How do we handle features that depend on other features? Migrate them in dependency order: upstream features before downstream features. Your feature dependency graph (built during pre-migration assessment) is the sequencing guide.

What's the biggest mistake teams make during feature store migrations? Skipping shadow mode, or running it for too short a period. The second most common mistake is underestimating training data migration and discovering mid-migration that historical snapshots are needed but unavailable.

Is it possible to migrate without model retraining? Sometimes. If you can guarantee that the new system returns feature values that are numerically identical to the old system, models don't need to be retrained. In practice, achieving this guarantee is difficult, and most teams end up retraining at least their highest-value models as part of the migration validation process.

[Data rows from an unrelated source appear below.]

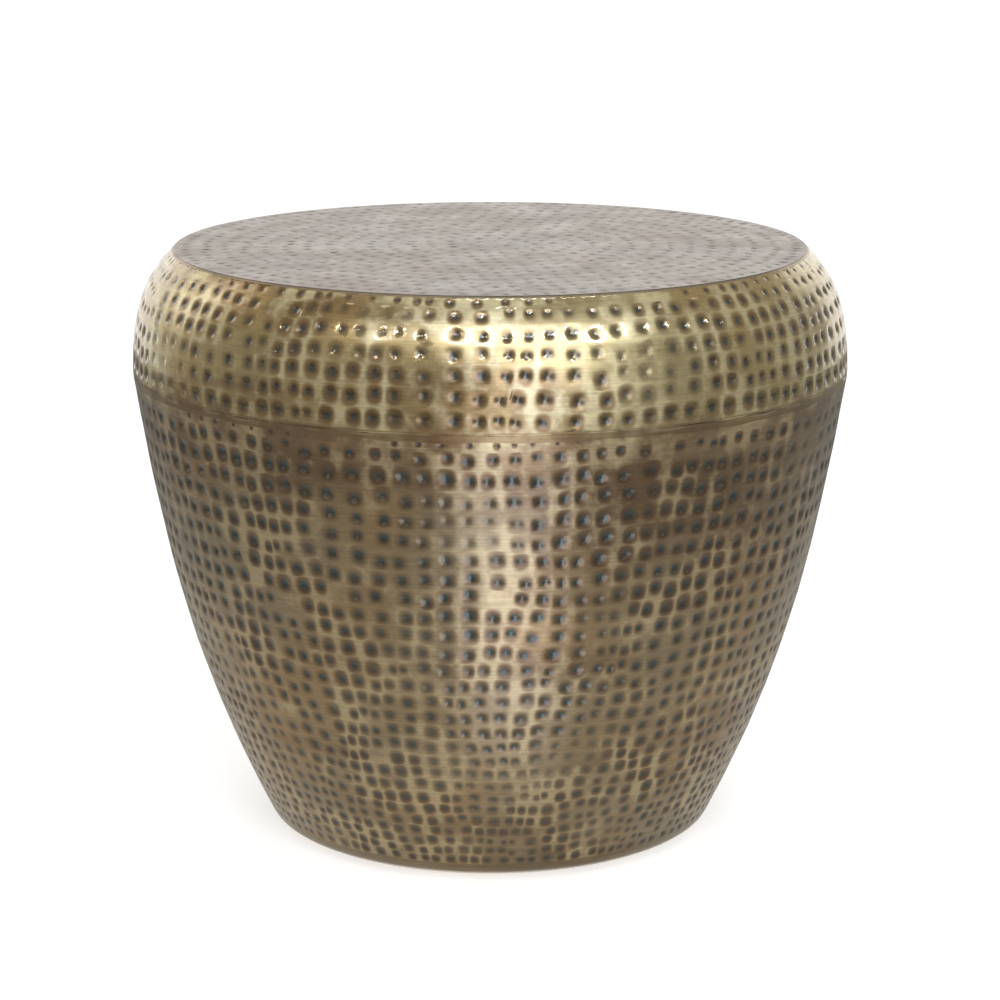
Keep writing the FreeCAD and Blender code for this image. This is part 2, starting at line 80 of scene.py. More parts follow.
# ---------------------------------------------------------------- section of the drum

@dataclass(frozen=True)
class Arc:
    """Arc of a section, run from one angle to another about its centre.

    The metal lies on the centre's side, or on the far side of a hollow arc.
    """

    centre: Pair
    radius: float
    start: float
    end: float
    hollow: bool = False

    @property
    def length(self) -> float:
        """Length along the arc."""
        return self.sweep * self.radius

    @property
    def sweep(self) -> float:
        """Angle that the arc turns through, in radians."""
        return abs(self.end - self.start)

    def at(self, along: Floats) -> tuple[Floats, Floats]:
        """Place a distance along the arc: the centre plus the radius, turned in step with the way.

        Args:
            along: distances from the arc's start.
        Returns:
            The points and the outward normals, as pairs of radius and height.
        """
        angle = self.start + (self.end - self.start) * along / self.length
        away = ray(angle)
        return np.array(self.centre) + self.radius * away, -away if self.hollow else away


@dataclass(frozen=True)
class Run:
    """Straight run of a section, with its outward normal."""

    start: Pair
    end: Pair
    outward: Pair
    sweep: float = 0.0

    @property
    def length(self) -> float:
        """Length of the run."""
        return math.dist(self.start, self.end)

    def at(self, along: Floats) -> tuple[Floats, Floats]:
        """Place a distance along the run: the start plus its share of the way to the end.

        Args:
            along: distances from the run's start.
        Returns:
            The points and the outward normals, as pairs of radius and height.
        """
        start = np.array(self.start)
        share = (along / self.length)[..., None]
        points = start + share * (np.array(self.end) - start)
        return points, np.broadcast_to(np.array(self.outward), points.shape)


class Section:
    """Outer line of a turned sheet, measured by the way along it."""

    def __init__(self, parts: Sequence[Arc | Run]) -> None:
        """Chain the arcs and runs end to end."""
        self.parts = list(parts)
        self.joints = np.cumsum([0.0] + [part.length for part in self.parts])
        self.length = float(self.joints[-1])

    def at(self, along: Floats) -> tuple[Floats, Floats]:
        """Points and outward normals, each read from the arc or run that the way falls on.

        Args:
            along: distances from the section's start, cut to its ends.
        Returns:
            The points and the outward normals, as pairs of radius and height.
        """
        along = np.clip(np.asarray(along, dtype=float), 0.0, self.length)
        points = np.zeros(along.shape + (2,))
        normals = np.zeros(along.shape + (2,))
        for part, low, high in zip(self.parts, self.joints[:-1], self.joints[1:]):
            inside = (along >= low) & (along <= high)
            points[inside], normals[inside] = part.at(along[inside] - low)
        return points, normals

    def way_to(self, height: float) -> float:
        """Way along to the first crossing of a height, by straight steps between close stations."""
        along = np.linspace(0.0, self.length, 20001)
        above = self.at(along)[0][:, 1] - height
        first = int(np.argmax(above[:-1] * above[1:] <= 0))
        share = above[first] / (above[first] - above[first + 1])
        return float(along[first] + share * (along[1] - along[0]))

    def stations(self, low: float, high: float, step: float) -> Floats:
        """Ways along from low to high that stop at each joint and divide each arc evenly.

        Args:
            low: the first way.
            high: the last way.
            step: the largest angle between stations on an arc, in radians.
        Returns:
            The ways, ascending.
        """
        ways = [low]
        for part, start, end in zip(self.parts, self.joints[:-1], self.joints[1:]):
            first, last = max(start, low), min(end, high)
            if last - first > 1e-6:
                turn = part.sweep * (last - first) / part.length
                pieces = max(1, math.ceil(turn / step))
                ways.extend(np.linspace(first, last, pieces + 1)[1:])
        return np.array(ways)


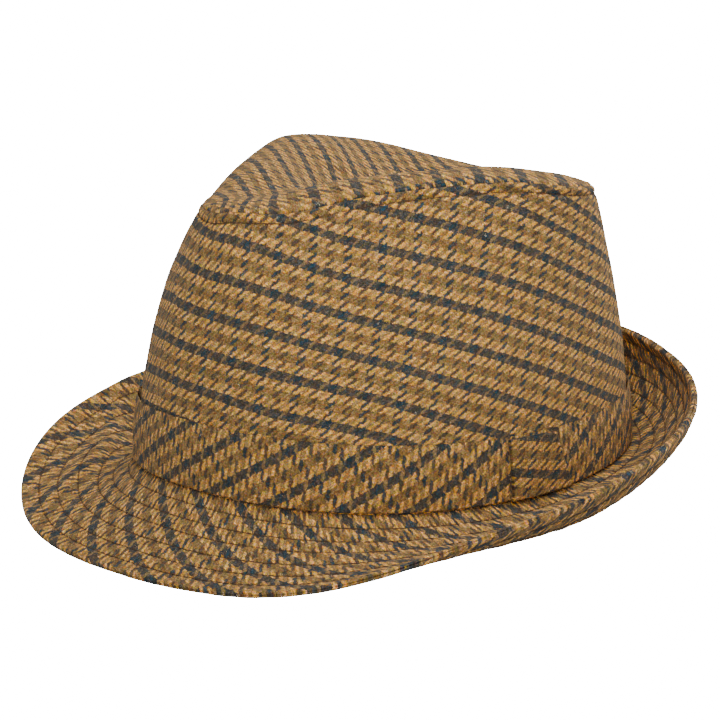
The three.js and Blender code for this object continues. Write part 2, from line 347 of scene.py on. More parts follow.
    def resting_brim(self, phi: np.ndarray, share: np.ndarray, depth: np.ndarray) -> np.ndarray:
        """Brim point after both layers are pushed up where the underside meets the floor.

        Both also rise to a soft crest at the wearer's right of the front, in a bell shape round the
        head and across the brim, whose crest bows outward at both ends.

        Args:
            phi: angles from the front, one for each section.
            share: 0 at the crown and 1 at the edge, one for each row.
            depth: distance under the upper face, one for each row.

        Returns:
            Points with a section for each angle and a row for each share.
        """
        normal = self.floor_normal()
        under = self.brim_point(phi, share, np.full(np.shape(share), CLOTH.brim)) @ normal
        lift = np.maximum(self.floor_level() - under, 0.0)
        turn = np.degrees((phi + math.pi) % TWO_PI - math.pi) - self.swell_at_deg
        crest = self.crest_share + self.crest_bow * turn[:, None] ** 2
        rise = np.exp(-((share[None, :] - crest) / self.crest_reach) ** 2)
        rise = rise * np.clip(share / self.crest_ease, 0.0, 1.0)
        lift = lift + self.swell * self.flare(phi)[:, None] * rise
        return self.brim_point(phi, share, depth) + lift[..., None] * normal

    def flare(self, phi: np.ndarray) -> np.ndarray:
        """Bell round the head where the foot of the crown flares into the brim, 1 at its middle."""
        turn = np.degrees((phi + math.pi) % TWO_PI - math.pi)
        return np.exp(-((turn - self.swell_at_deg) / self.swell_reach_deg) ** 2)

    def band_height(self, phi: np.ndarray) -> np.ndarray:
        """Level of the band's upper edge over the head oval."""
        return self.band_middle + self.band_front_rise * np.cos(phi)

    def off_wall(self, phi: np.ndarray, level: np.ndarray, distance: np.ndarray) -> np.ndarray:
        """Point at a level over the head oval and a distance outside the crown wall.

        Args:
            phi: angles from the front.
            level: heights over the head oval, in millimetres.
            distance: distances along the normal of the wall.

        Returns:
            Points in the head frame on a last axis.
        """
        rise = self.tip_point(phi, np.ones_like(phi))[..., 2] - self.foot(phi)[..., 2]
        share = level / rise
        normal = surface_normal(self.wall_point, phi, np.maximum(share, self.wall_foot))
        return self.wall_point(phi, share) + normal * np.asarray(distance)[..., None]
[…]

When should we consider RisingWave specifically? RisingWave is a strong fit if your pain points center on real-time feature freshness, operational complexity of the batch-online pipeline, or the training-serving consistency problem. It's less relevant if your core issue is simply the cost of online storage — for that, evaluating managed Redis alternatives may be more direct.

Feature store migrations are not glamorous work. They require careful planning, disciplined execution, and a willingness to move slowly during the validation phases even when business pressure pushes for speed. The teams that do them well treat each feature group as its own mini-migration with its own success criteria, rather than trying to do everything at once.

The payoff, when the migration is justified, is real: lower operational overhead, better training-serving consistency, and a feature platform that's actually built on infrastructure you understand. But that payoff only materializes if you do the migration carefully enough that you don't spend the next six months debugging silent regressions.

Take your time. Trust your shadow mode data. Keep the old system warm.